“Easy doesn’t do it. Easy never did it. Nothing worth doing has ever been easy.”
- Unknown

That’s one of the mottoes I (pretend to) live by.
There are others, of course, important ones. The more important they are the harder they are to live up to. For example, “Remember who you are and what you stand for.” Like lots of addicts and alcoholics, I have sometimes interpreted that as, “Don’t you know who I am?” I don’t have a perfect track record at that. I’ve been much better at “perfect adherence” to the Great Commandment in my family of origin, “Don’t drink your bathwater.” It’s nice to be able to do something perfectly.
It has been my experience that the great disciplinarians of recovery are tremendous love and tremendous pain. I’ve rarely had any significant growth as a result of love, though. Love kept me in recovery, kept me in the fellowship of other people on the path. It still keeps me in. Tremendous love does help me endure the pain, but there are aspects of my life right now that are so difficult, so frightening and so painful, that I find myself wishing for an easy escape, an easy button, a ‘Take a Ride on the Reading’ card.
I was at a meeting Sunday with a dear friend when she received a phone call from the police that her daughter was in the hospital and had tried to apply that kind of exit strategy. At 15 she decided that washing down a bottle of Vicodin with vodka was the easy way out. Like I said, nothing worth doing has ever been easy.
Great love might keep me in recovery, but great pain drove me to recovery and drove me to doing the work. Pain made me ask for help. Pain made me willing. With hardly an exception, the result of trying something and failing is painful and since I hardly know how to do anything I’m always trying new things. It seems clear to me, though, that God wants me to try. God will allow me to fail. In recovery I get to try all kinds of things and fail. It is how I learn. I rarely learn much from what I do right the first time. Still, I seldom know what or how to do something until I try.

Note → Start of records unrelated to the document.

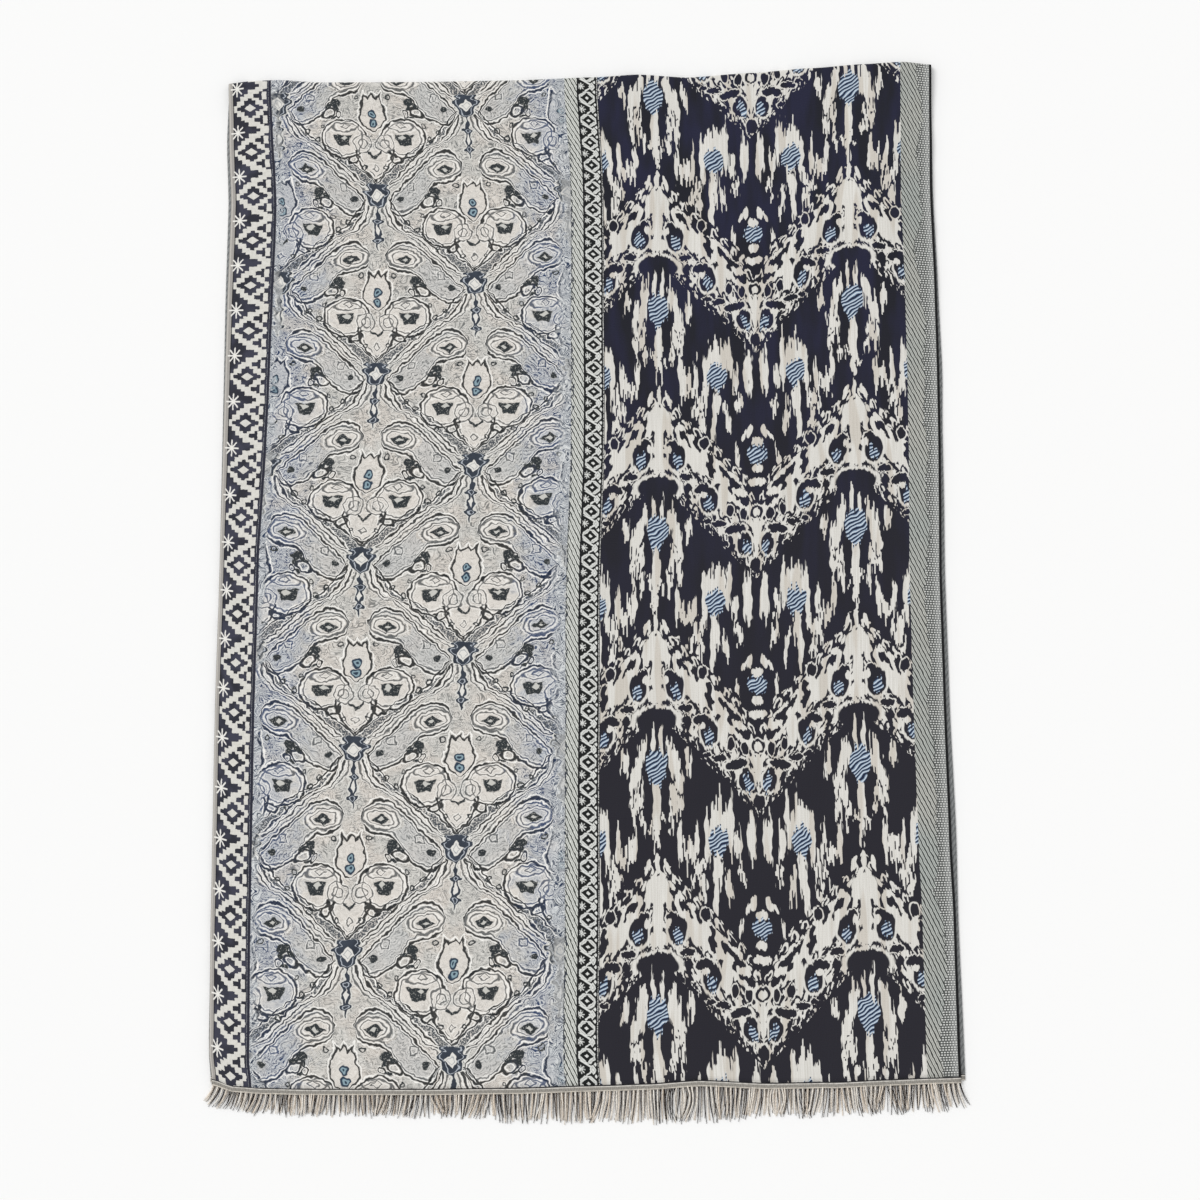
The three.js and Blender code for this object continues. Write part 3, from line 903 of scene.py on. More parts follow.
# %% Paisley tables
OGEE_WIDTH = 101.5
OGEE_HEIGHT = 190.0
OGEE_EDGE = [(0, 6), (8, 14), (22, 18), (34, 27), (44, 45), (60, 64), (78, 83), (95, 101),
             (103, 94), (117, 84), (129, 75), (139, 57), (155, 38), (173, 19), (190, 4)]
UNDER = 3.0  # profiles can't go under zero, so some are drawn this much too wide
JEWEL = [(0, 3), (2.5, 15.5), (5, 12.5), (8.5, 18), (12, 15.5), (15, 13), (20, 12), (24, 8),
         (27, 3.6), (30, 4.2), (33, 5.6), (37, 5), (40, 9), (44, 5.8), (52, 7.4), (57, 5.2), (60, 9),
         (64, 4.2), (70, 3.5), (73, 0), (190, 0)]
JEWEL_START = 13.0
LEAF_TOP = [(0, 76), (6, 69), (9, 62.5), (12.9, 55.3), (20, 50.6), (29.4, 49.2), (38.8, 52.8),
            (48.2, 59.7), (57.6, 68.7), (67, 77.9), (76.5, 86.4), (83.5, 93.7), (88, 99), (91, 106),
            (101.5, 119)]
LEAF_BOTTOM = [(0, 52), (6, 58), (9, 64.5), (11, 73), (17.6, 77.9), (27, 80.8), (36.5, 82.3),
               (42.4, 86.4), (48.2, 93.7), (52.9, 101), (58.8, 107), (67, 112), (76.5, 115.2),
               (83.5, 113.2), (88, 107), (91, 97), (101.5, 86)]
TULIP = [(0, 0), (70, 0), (78, 11), (84, 11.6), (90, 13), (98.6, 16.2), (104.7, 17.1), (112, 14.8),
         (119, 8), (122, 3), (124, 0), (190, 0)]
TAIL = [(0, 0), (132, 16), (142, 20), (150, 18.5), (158, 15), (166, 9), (171, 4), (174, 0), (190, 0)]
TAIL_START, TAIL_STOP = 141, 175
BAND = [(0, 1.5), (60, 1.5), (95, 2), (130, 3.5), (165, 8.5), (190, 9)]
RINGS = [(60, 131, 3.0, 3.0, 0), (70, 123, 3.0, 2.8, 0), (54, 116.5, 2.2, 2.4, 0),
         (17, 85, 2.9, 2.7, 0), (12, 160, 3.0, 2.2, 20), (38, 152, 2.4, 1.8, 0)]
BLOBS = [(39.5, 90.8, 5.4, 4.3, -15), (47, 94.6, 4.6, 2.0, 25), (38, 96.5, 2.2, 3.6, 25),
         (77, 99, 3.8, 3.2, 0), (41.5, 106.5, 3.6, 1.3, 15)]
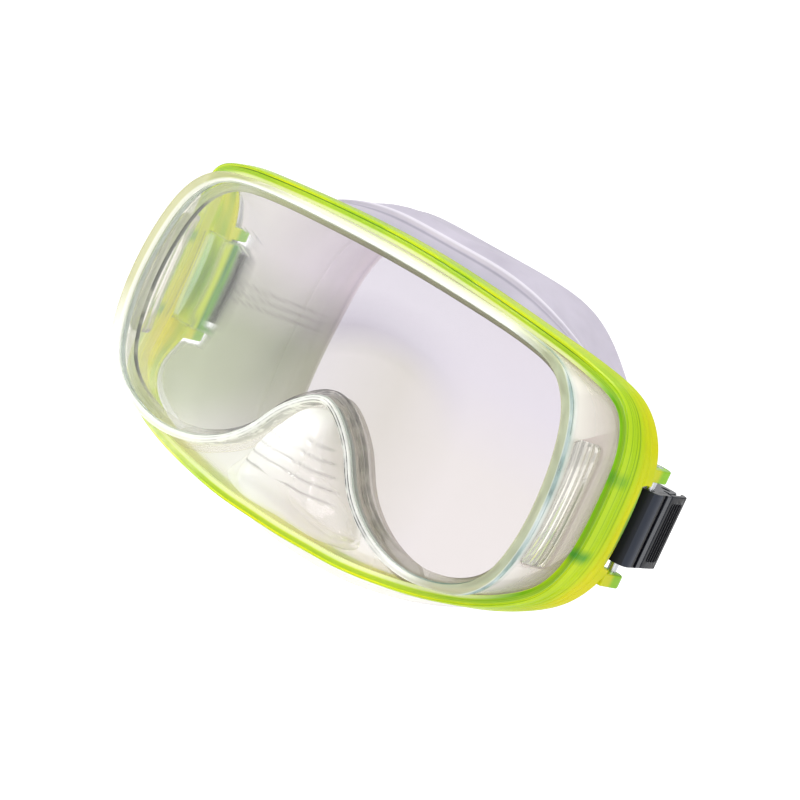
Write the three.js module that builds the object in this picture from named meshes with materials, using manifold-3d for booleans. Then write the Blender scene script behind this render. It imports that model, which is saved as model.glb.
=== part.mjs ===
// Single-lens diving mask with side panes, clamp ring and two swivel strap buckles.
// Millimetres, +Z up. The front lens faces -Y, +X is the viewer's right when
// looking at the front. Origin: middle of the front lens's outer face.
import * as THREE from 'three';
import { mergeVertices } from 'three/addons/utils/BufferGeometryUtils.js';
import Module from 'manifold-3d';

const wasm = await Module();
wasm.setup();

// ---------------------------------------------------------------- dimensions
const LENS_THICK = 3.5;        // tempered front lens
const LENS_MARGIN = 3.6;       // lens edge beyond the clear sight line
const GASKET_Y = [3.75, 5.75]; // bonded bead behind the lens
const FRAME_LIP_Y = [-1.5, -0.3];
const FRAME_WALL = 2.0;
const RING_WALL = 1.8;
const CLEAR = 0.3;             // gap between neighbouring pieces
const SKIRT_WALL = 2.0;
const SUB = 3;                 // stations per control segment

// right side-window opening in the frame wall
const PANE = { y0: 4.6, y1: 16.8, z0: -21, z1: 18.5 };

// strap buckle: pivot position, swivel lean and height
const PIVOT = { x: 86, y: 43, z: -1.65 };
const LEAN = THREE.MathUtils.degToRad(10);
const BUCKLE_H = 23.3;
const LUG = { z0: 13.1 + 1.65, z1: 17.1 + 1.65, r: 3.7 }; // above the pivot's middle
const PIN_R = 1.4;
const LEVER = { a: 10.4, b: 1.1, pinR: 0.9 };
const ROLLER = { a: 14.6, b: -1.1, r: 2.2, trunnion: 1.2 };

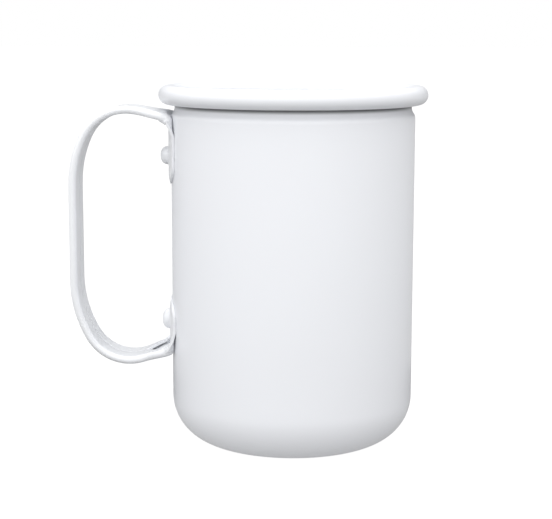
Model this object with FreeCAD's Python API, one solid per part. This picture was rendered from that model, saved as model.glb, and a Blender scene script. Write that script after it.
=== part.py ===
import FreeCAD, Part
import math
import os

# A straight sheet-metal mug with a rolled rim and one riveted strap handle.
# Millimetres. +Z is up, the cup's axis is Z, the base rests on z = 0 and the
# handle points to -X.

# Cup: one drawn sheet
cup_height = 121.3
cup_radius = 41.0
cup_sheet = 0.9
base_corner_radius = 15.8
neck_depth = 1.2
neck_height = 3.6
bead_radius = 3.15
bead_sweep = 308.0
neck_below_bead = 1.0

# Handle: one strip with both long edges folded inward
strip_sheet = 0.9
grip_width = 16.5
grip_fold_depth = 2.6
grip_fold_slot = 0.9
handle_reach = 34.3
side_radius = 40.6
upper_side_angle = 24.4
upper_corner_radius = 17.6
upper_run_slope = 7.7
lower_side_angle = 30.0
lower_corner_radius = 16.7
lower_run_slope = 21.3
wall_bend_radius = 2.4
upper_bend_below_rim = 10.75
lower_bend_above_base = 32.6
bend_width = 23.2
bend_fold_depth = 3.1
bend_fold_slot = 16.0

# Tabs: the flat ends of the strip, curved to the wall
tab_width = 27.4
tab_flare_length = 9.0
tab_corner_radius = 6.0
tab_tip_bow = 0.8
upper_tab_length = 22.45
lower_tab_length = 16.8

# Rivets
upper_head_radius = 3.1
upper_head_height = 2.8
lower_head_radius = 3.5
lower_head_height = 2.6
rivet_head_edge = 0.7
rivet_shank_radius = 1.6
inner_head_radius = 2.8
inner_head_height = 1.1
upper_rivet_to_bend = 13.05
lower_rivet_to_bend = 8.7

# Clearances
tab_to_wall = 0.05
head_to_sheet = 0.03
shank_to_hole = 0.05

# Degrees by which the band that makes a tab is turned past the tab's own edge
spare_turn = 5.0

# Worked out from the sizes above
bead_center_z = cup_height - bead_radius
neck_radius = cup_radius - neck_depth
bead_center_radius = neck_radius - cup_sheet + bead_radius
neck_top_z = bead_center_z - bead_radius - neck_below_bead
tab_back_radius = cup_radius + tab_to_wall
tab_face_radius = tab_back_radius + strip_sheet
upper_bend_z = cup_height - upper_bend_below_rim
lower_bend_z = lower_bend_above_base
upper_rivet_z = upper_bend_z - upper_rivet_to_bend
lower_rivet_z = lower_bend_z + lower_rivet_to_bend
grip_outer_radius = cup_radius + handle_reach

Z_AXIS = FreeCAD.Vector(0, 0, 1)
OUT_AXIS = FreeCAD.Vector(-1, 0, 0)
ORIGIN = FreeCAD.Vector(0, 0, 0)


def side_point(radius, height):
    """Point of the XZ plane, given by its distance from the cup's axis towards the handle."""
    return FreeCAD.Vector(-radius, 0, height)


def line(a, b):
    return Part.LineSegment(a, b).toShape()


def arc(a, middle, b):
    return Part.Arc(a, middle, b).toShape()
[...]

In the ‘Serenity Prayer’ we ask for acceptance, courage and wisdom. Acceptance may be the key to all my problems today, but it is impossible for me to know what I have to accept until I try. And fail. Courage is what is required as I walk day by day through the wreckage of my past and the obstacles of my present. I need to try to change everything that isn’t supporting my happiness and usefulness but I need to try humbly.
I have come to believe that ‘the wisdom to know the difference’ is simply a product of failure and humility as destruction is the product of failure and pride.
Nothing worth doing has ever been easy.